Nate Smith, Palmerton, Pa.
A: Nate, the idea has some merit, for the reasons you outline, but I think the Sox want more starts out of their aces than they would get every sixth day.
Gordon, I had the pleasure of seeing the future on back-to-back evenings. On Monday, I traveled to Cleveland to see Jon Lester in his return to the Sox. Quite an emotional evening. Lester looked poised and in control and pitched VERY well. On Tuesday, I got to see Nick Hagadone bounce back from his rough first outting for the Spinners and throw 2 no-hit innings with 3 K's. He hit 93 on the gun a few times. Very good news.

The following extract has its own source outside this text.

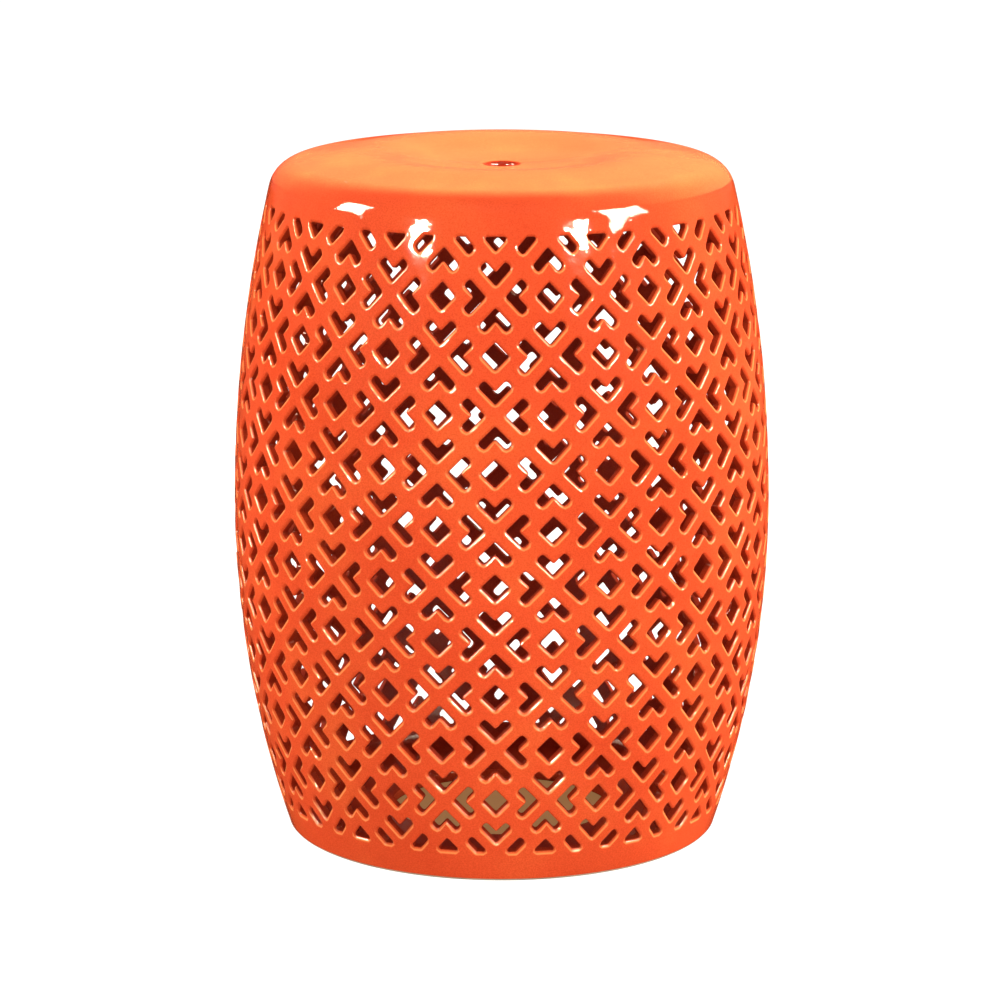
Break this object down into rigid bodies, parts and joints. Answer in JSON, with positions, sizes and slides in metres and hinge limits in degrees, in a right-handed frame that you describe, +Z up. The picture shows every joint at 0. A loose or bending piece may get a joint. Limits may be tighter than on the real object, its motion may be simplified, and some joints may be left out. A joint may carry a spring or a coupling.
{
  "type": "ceramic garden stool",
  "caption": "Barrel-shaped garden stool of glazed clay with a dished seat, a finger hole in its middle and a wall pierced all round with a diagonal lattice.",
  "frame": {"origin": "centre of the flat foot, on the surface that the stool stands on", "axes": "+Z up along the axis of the barrel; -Y towards the front, through a column of cells that has one in the row next to the top border"},
  "size_m": [0.3578, 0.3577, 0.457],
  "materials": {
    "red_orange_glaze": "gloss",
    "inner_glaze": "gloss"
  },
  "bodies": {
    "root": {"seat_top": "red_orange_glaze", "pierced_wall": "red_orange_glaze", "base_ring": "red_orange_glaze", "upper_luting_coil": "inner_glaze", "lower_luting_coil": "inner_glaze"}
  },
  "joints": []
}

Doug Berlin, Jamestown, N.Y.
A: Doug, that's a pretty cool double-header, and I commend your dedication.
Recently instant replay was mentioned by the Sox manager as something that could be used without too much delay to the game... I'm tired of hearing that instant replay would take away the human element in the game and take too much time. An ump in the press box as was suggested would not take as much time as the manager and umps yelling at each other. I'm tired of hearing that instant replay would make a game too long. We know that baseball is a money game and each game is important. I suggest replay for certain calls only. Please give me the real reason why there is on replay in baseball. Football fans sit through instant replay and they don't complain about any possible delay. Baseball fans must be too tired to sit through a few extra minutes per game.
Martha Clements, Somerville
A: Martha, I would be in favor of instant replay for a very limited number of calls. Whether a ball is a home run or not, for example, or fair or foul. But to have instant replay for every close call at a bag, I don't know, that could prove pretty cumbersome. The umpires' naked eye might still be as decisive as instant replay on many plays.